#### Task input:
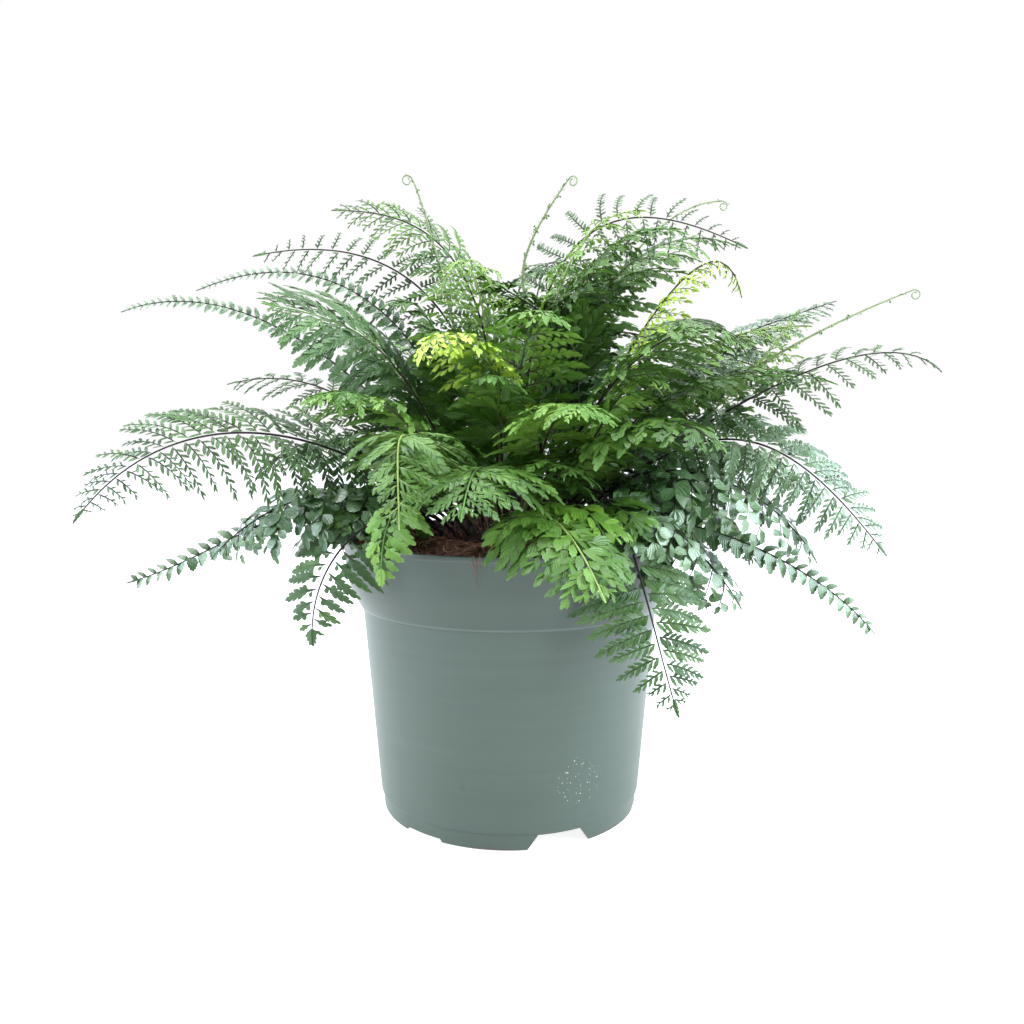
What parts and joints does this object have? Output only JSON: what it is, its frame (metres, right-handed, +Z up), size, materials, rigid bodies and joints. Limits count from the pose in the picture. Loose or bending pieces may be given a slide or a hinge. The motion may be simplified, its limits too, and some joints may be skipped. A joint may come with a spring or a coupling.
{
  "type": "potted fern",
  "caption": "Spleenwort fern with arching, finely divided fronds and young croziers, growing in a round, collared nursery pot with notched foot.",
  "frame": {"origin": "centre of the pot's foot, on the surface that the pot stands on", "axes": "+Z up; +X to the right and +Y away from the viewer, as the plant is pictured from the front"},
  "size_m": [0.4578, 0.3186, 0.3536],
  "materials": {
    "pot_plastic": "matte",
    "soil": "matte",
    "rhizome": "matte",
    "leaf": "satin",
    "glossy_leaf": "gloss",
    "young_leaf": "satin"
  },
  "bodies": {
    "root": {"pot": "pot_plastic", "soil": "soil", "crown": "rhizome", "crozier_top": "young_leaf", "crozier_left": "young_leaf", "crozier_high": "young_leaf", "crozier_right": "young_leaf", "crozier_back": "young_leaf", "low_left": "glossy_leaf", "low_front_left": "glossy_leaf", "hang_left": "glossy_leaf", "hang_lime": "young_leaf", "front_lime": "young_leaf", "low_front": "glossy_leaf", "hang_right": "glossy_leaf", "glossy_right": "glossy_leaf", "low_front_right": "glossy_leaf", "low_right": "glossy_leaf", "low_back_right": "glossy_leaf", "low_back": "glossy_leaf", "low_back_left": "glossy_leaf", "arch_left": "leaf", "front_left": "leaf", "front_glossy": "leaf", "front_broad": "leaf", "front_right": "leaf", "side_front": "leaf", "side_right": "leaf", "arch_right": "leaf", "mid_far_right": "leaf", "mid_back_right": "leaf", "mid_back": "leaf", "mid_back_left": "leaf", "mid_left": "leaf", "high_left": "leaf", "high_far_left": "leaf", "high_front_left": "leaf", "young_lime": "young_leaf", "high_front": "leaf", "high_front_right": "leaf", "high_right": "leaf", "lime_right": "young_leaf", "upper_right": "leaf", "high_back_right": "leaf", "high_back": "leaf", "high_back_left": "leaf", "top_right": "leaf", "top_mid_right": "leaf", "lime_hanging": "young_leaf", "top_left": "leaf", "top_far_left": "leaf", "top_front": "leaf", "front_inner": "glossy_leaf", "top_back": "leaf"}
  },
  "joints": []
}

--

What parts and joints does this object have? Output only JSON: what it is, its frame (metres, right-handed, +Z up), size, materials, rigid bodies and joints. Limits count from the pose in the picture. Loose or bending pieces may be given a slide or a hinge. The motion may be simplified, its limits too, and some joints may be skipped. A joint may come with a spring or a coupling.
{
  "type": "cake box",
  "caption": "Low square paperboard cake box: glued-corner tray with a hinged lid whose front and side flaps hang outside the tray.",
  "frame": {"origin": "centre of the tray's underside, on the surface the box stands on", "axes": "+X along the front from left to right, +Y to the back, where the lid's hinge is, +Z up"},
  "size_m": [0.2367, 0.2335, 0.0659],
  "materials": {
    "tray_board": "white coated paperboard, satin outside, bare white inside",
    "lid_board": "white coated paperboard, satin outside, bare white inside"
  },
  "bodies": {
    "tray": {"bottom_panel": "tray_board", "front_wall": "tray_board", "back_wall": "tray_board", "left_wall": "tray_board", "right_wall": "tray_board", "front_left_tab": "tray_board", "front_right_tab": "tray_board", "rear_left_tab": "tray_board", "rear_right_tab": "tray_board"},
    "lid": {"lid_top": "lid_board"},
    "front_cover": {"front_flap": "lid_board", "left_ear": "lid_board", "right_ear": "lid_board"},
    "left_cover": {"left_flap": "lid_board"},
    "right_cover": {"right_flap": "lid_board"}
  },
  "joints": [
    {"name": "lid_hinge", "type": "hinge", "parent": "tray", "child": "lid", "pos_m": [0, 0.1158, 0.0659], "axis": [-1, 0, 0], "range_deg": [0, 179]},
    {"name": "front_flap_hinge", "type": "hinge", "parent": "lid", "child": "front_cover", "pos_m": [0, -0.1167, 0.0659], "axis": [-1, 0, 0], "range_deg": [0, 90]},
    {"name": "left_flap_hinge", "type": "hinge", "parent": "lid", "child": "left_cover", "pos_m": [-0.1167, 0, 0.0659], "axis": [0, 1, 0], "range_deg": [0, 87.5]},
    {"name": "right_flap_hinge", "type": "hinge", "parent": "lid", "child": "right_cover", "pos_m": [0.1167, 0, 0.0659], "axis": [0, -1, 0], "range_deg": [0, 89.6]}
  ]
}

#### Written task:
Tally the lines of the data that hold the string "frame". Answer with the number and nothing more.

#### Output below:
4